Currently I lead an Ambizione research project financed by the Swiss National Science Foundation (SNSF; www.snf.ch). The project is running from September 2019 until August 2023.
The Intergenerational Consequences of Demographic Behaviour: Estimating the Effects of Parental Union Formation and Fertility on Educational Mobility
The project estimates how demographic life course events, i.e. union formation and fertility, influence the intergenerational transmission of advantage. Leading social scientist have expressed concerns that recent demographic changes may result in lower levels of social mobility for children growing up today. As these claims largely refer to currently unobservable, future mobility outcomes of today’s children, they cannot be empirically tested. What can be empirically tested, however, are the proposed micro-level mechanisms underlying the relationship between demographic life course events and social mobility. Only if demographic life course events influence social mobility at the micro level, cohort changes in the occurrence of demographic events can result in cohort changes in social mobility.
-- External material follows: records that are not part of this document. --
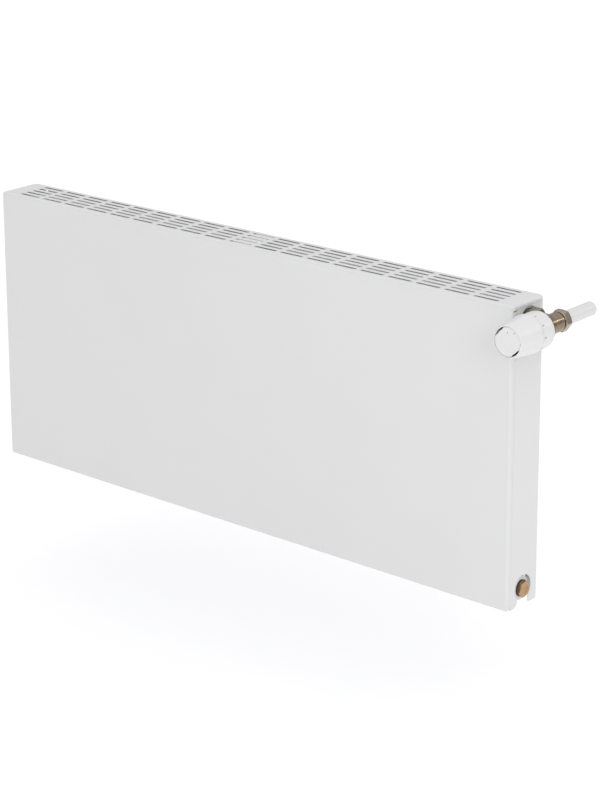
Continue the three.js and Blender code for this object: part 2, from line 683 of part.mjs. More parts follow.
// Liquid-filled capsule with a ribbed wall.
function sensorCapsule() {
  const valley = SENSOR_RADIUS - RIB_DEPTH;
  const pitch = (SENSOR_BACK - SENSOR_FRONT) / SENSOR_RIBS;
  const profile = [[0, SENSOR_FRONT]];
  for (let i = 0; i < SENSOR_RIBS; i += 1) {
    const start = SENSOR_FRONT + i * pitch;
    const end = start + pitch;
    profile.push([SENSOR_RADIUS, start], [SENSOR_RADIUS, end - 4 * RIB_SLOPE]);
    profile.push([valley, end - 3 * RIB_SLOPE], [valley, end - RIB_SLOPE]);
  }
  profile.push([valley, SENSOR_BACK], [0, SENSOR_BACK]);
  return onAxis(profile);
}

// ---------- assembly ----------

const [INSERT_REAR, BASE_WEB] = [INSERT_BACK + GAP, WEB_FRONT - GAP]; // the springs' fixed ends

add("front_panel", frontPanel(), WHITE_PAINT);
add("side_cover_right", sideCover(), WHITE_PAINT);
add("side_cover_left", mirrored(sideCover()), WHITE_PAINT);
add("top_grille", topGrille(), WHITE_PAINT);
add("grille_support", grilleSupport(), WHITE_PLASTIC);
add("front_water_panel", waterPanel(FRONT_PANEL_Y, 1), WHITE_PAINT);
add("rear_water_panel", waterPanel(REAR_PANEL_Y, -1), WHITE_PAINT);
add("convector_fins", convectorFins(), WHITE_PAINT);
for (const [level, z] of Object.entries(PORT_Z)) {
  add(`tee_${level}_right`, tee(z), WHITE_PAINT);
  add(`tee_${level}_left`, mirrored(tee(z)), WHITE_PAINT);
}
for (const [side, x] of [["left", -LUG_X], ["right", LUG_X]]) {
  LUG_Z.forEach((z, i) => add(`hanging_lug_${i ? "upper" : "lower"}_${side}`, hangingLug(x, z), WHITE_PAINT));
}
add("blank_plug", plug(PORT_Z.bottom), BRASS);
add("blank_plug_seal", plugSeal(PORT_Z.bottom), RUBBER);
add("vent_plug", mirrored(ventPlug()), BRASS);
add("vent_plug_seal", mirrored(plugSeal(PORT_Z.top)), RUBBER);
add("vent_screw", mirrored(ventScrew()), BRASS);
add("tailpiece", tailpiece(), NICKEL);
add("union_nut", unionNut(), NICKEL);
add("valve_body", valveBody(), NICKEL);
add("compression_nut", compressionNut(), BRASS);
add("olive", olive(), BRASS);
add("supply_pipe", supplyPipe(), PIPE_PAINT);
add("clamp_ring", clampRing(), BLACK_PLASTIC);
add("valve_insert", valveInsert(), NICKEL);
add("gland_nut", onAxis(ring(PIN_BORE, GLAND_RADIUS, NECK_FRONT - GLAND_LENGTH, NECK_FRONT - GAP)), BRASS);
add("valve_pin", onAxis(rod(PIN_RADIUS, PIN_FRONT, CONE_FRONT - GAP)), STEEL);
add("valve_cone", onAxis(rod(CONE_RADIUS, CONE_FRONT, CONE_FRONT + CONE_THICKNESS)), BRASS);
add("cone_seal", onAxis(rod(CONE_SEAL_RADIUS, CONE_BACK - CONE_SEAL_THICKNESS, CONE_BACK)), RUBBER);
add("valve_spring", coilSpring(5, 0.5, INSERT_REAR, CONE_FRONT - GAP, 3), STEEL);
add("head_base", headBase(), WHITE_PLASTIC);
add("handwheel", handwheel(), WHITE_PLASTIC);
add("front_cap", frontCap(), WHITE_PLASTIC);
add("sensor_capsule", sensorCapsule(), ALUMINIUM);
add("push_pin", onAxis(rod(PUSH_RADIUS, SENSOR_BACK + GAP, PIN_FRONT - GAP)), WHITE_PLASTIC);
add("overtravel_spring", coilSpring(6, 0.6, SENSOR_BACK + GAP, BASE_WEB, 3), STEEL);

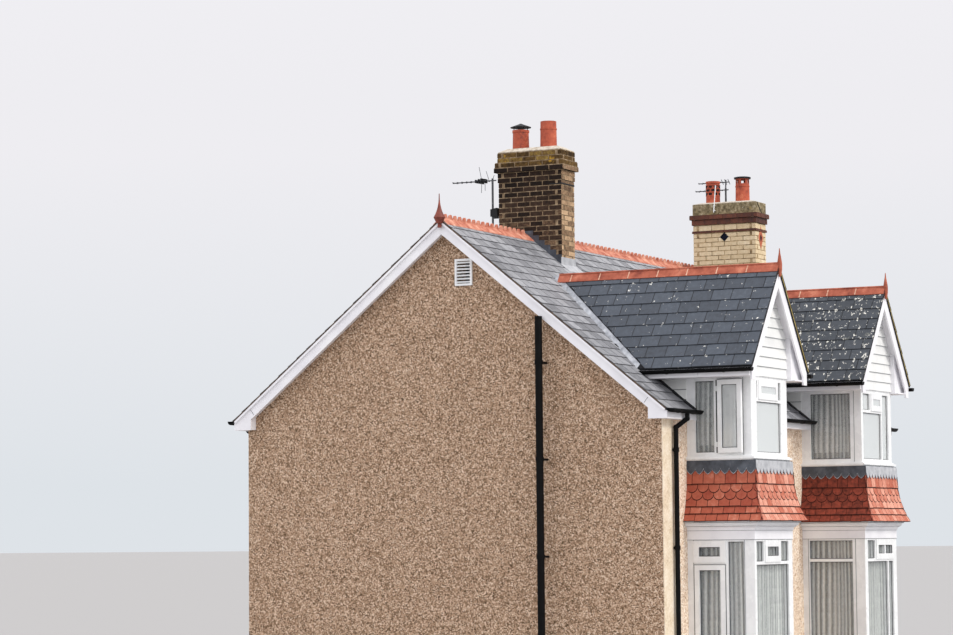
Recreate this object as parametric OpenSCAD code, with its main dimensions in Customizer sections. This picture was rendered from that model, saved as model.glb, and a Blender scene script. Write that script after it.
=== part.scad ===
// Pair of bay-fronted terraced houses under one slate roof, in millimetres.
// X runs along the street, -Y is the street front, Z is up and the ground is z = 0.
// The origin is on the ground at the middle of the footprint, under the party wall.

/* [Houses] */
// Width of one house, from party wall centre to outer gable face
house_w = 4540; // [4300:10:5200]
// Depth of the main block, outside the walls
depth = 6600; // [6200:20:7600]
// Thickness of the rendered outer walls
wall_t = 260; // [200:10:340]
// Thickness of the wall between the houses
party_t = 230; // [200:10:300]
// Ground floor surface above the ground
ground_floor_z = 200; // [150:10:260]
// Upper floor surface above the ground
upper_floor_z = 2850; // [2800:10:2860]
// Thickness of the upper floor
floor_t = 200; // [150:10:250]
// Height of the slates over the faces of the front and back walls
plate_z = 4527; // [4500:1:4560]
// Width of the smooth rendered strip on the front corner
strip_w = 390; // [360:5:420]
// How far the corner strip stands proud
strip_t = 12; // [8:1:20]

/* [Main roof] */
// Pitch of the main roof
pitch = 38.9; // [37:0.1:40]
// Thickness of the roof, slates to ceiling side, measured square to the slope
roof_t = 120; // [100:5:150]
// Overhang of the slates beyond the front and back walls
eaves_over = 148; // [140:2:200]
// Overhang of the slates beyond the gable walls
verge_over = 180; // [150:5:220]
// Thickness of the slates and battens that show above the bargeboards
slate_edge = 34; // [26:2:44]
// Width of each leg of the ridge tiles
ridge_leg = 150; // [120:5:180]
// Thickness of the ridge tiles
ridge_tile_t = 20; // [15:1:26]
// Height of the crest's lobes above the ridge tiles
crest_h = 58; // [46:2:80]
// Distance between the crest's lobes
crest_pitch = 148; // [120:2:200]
// Width of one lobe
crest_w = 84; // [60:2:90]
// Thickness of the crest
crest_t = 26; // [20:1:34]
// Height of the gable finials above the ridge
finial_h = 360; // [250:10:450]
// Radius of the gable finials' flared foot
finial_r = 84; // [70:2:100]

/* [Bargeboards and eaves] */
// Depth of the bargeboards, measured square to the slope
barge_depth = 142; // [120:2:190]
// Thickness of the bargeboards
barge_t = 26; // [20:1:34]
// How far the bargeboards stand back from the slates' edge
barge_set = 24; // [16:1:34]
// Drop from the slates over the wall to the underside of the boxed ends
eaves_box_drop = 261; // [240:1:280]
// How far the boxed ends reach in from the wall face
eaves_box_in = 133; // [90:1:160]
// Thickness of fascia and soffit boards
board_t = 20; // [16:1:26]
// Outside radius of the half round gutters
gutter_r = 54; // [45:1:62]
// Wall of the gutters
gutter_wall = 4; // [3:0.5:6]
// How far the main gutters' rims stand up beside the slates' edge
gutter_lap = 26; // [10:1:30]
// Drop from the underside of the gablets' slates to their gutters' rims
gutter_gap = 8; // [5:1:12]
// How far the gutters run past the boards behind them
gutter_past = 30; // [10:2:50]
// Gap between the gutters and the bays
gutter_end = 4; // [2:1:20]
// Thickness of the gutter brackets
clip_t = 5; // [4:1:8]
// Width of the brackets
clip_w = 24; // [16:1:34]
// Depth of a bracket's arm on the fascia
clip_arm = 26; // [18:1:34]
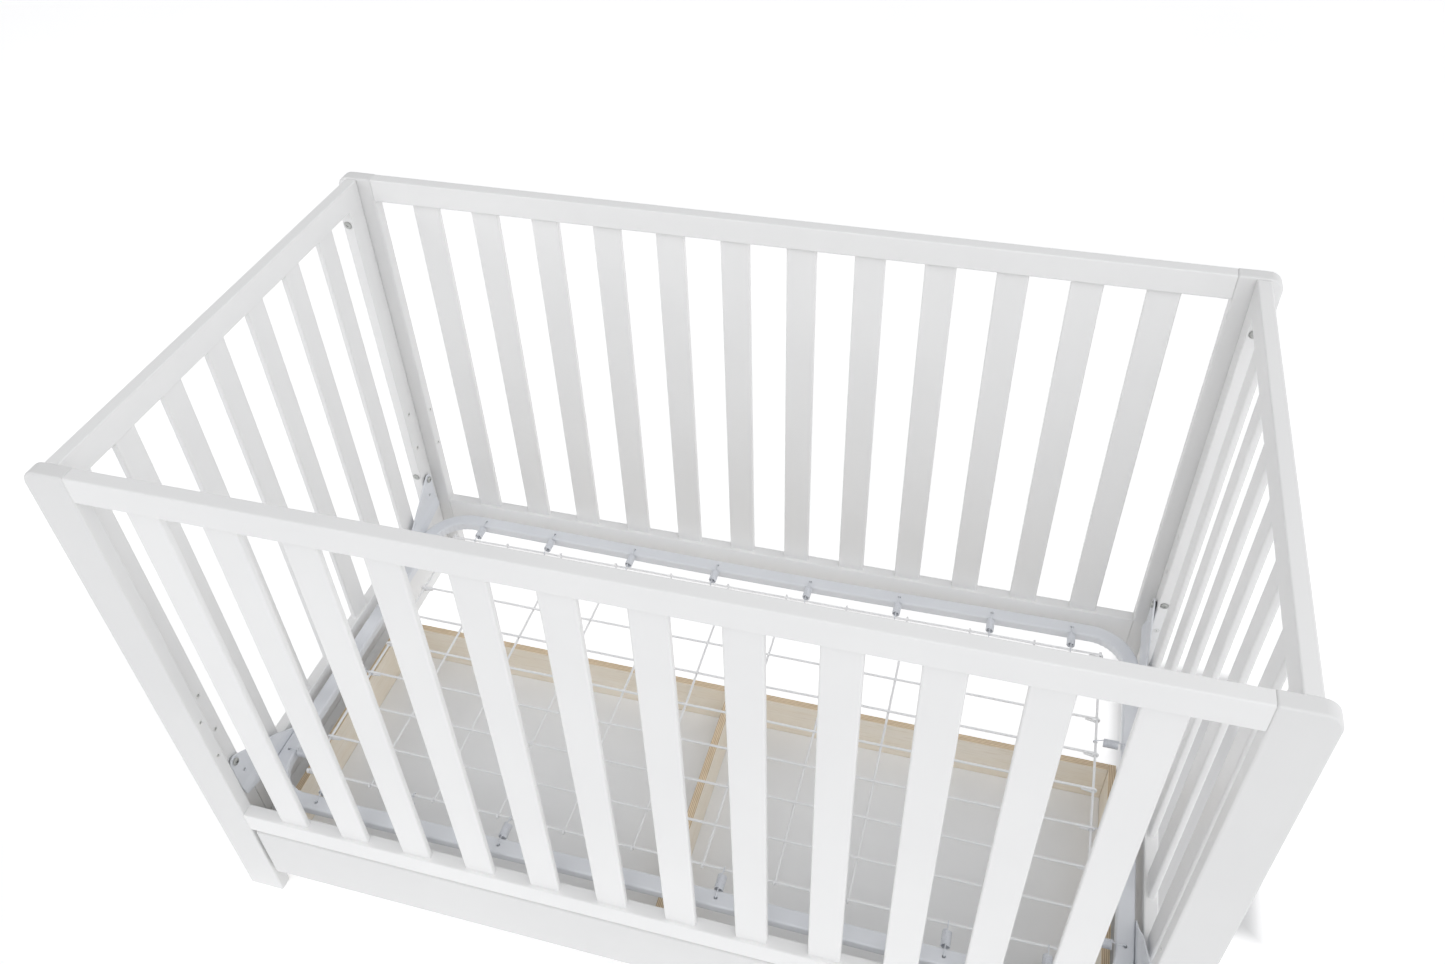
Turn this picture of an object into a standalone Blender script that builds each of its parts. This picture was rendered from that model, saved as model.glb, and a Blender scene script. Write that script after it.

This research project tests whether and how much demographic events occurring over the parental life course, i.e. partnership formation (in particular, assortative mating) and fertility (whether there are children, parental ages in relation to their children, and number of children) affect social mobility. I focus on educational mobility as education is an important predictor of life chances in contemporary societies. The use of high-quality survey data from the Survey of Health, Ageing and Retirement in Europe (SHARE), the German Socio-Economic Panel Study (SOEP), and Swiss Household Panel (SHP) makes this research project feasible.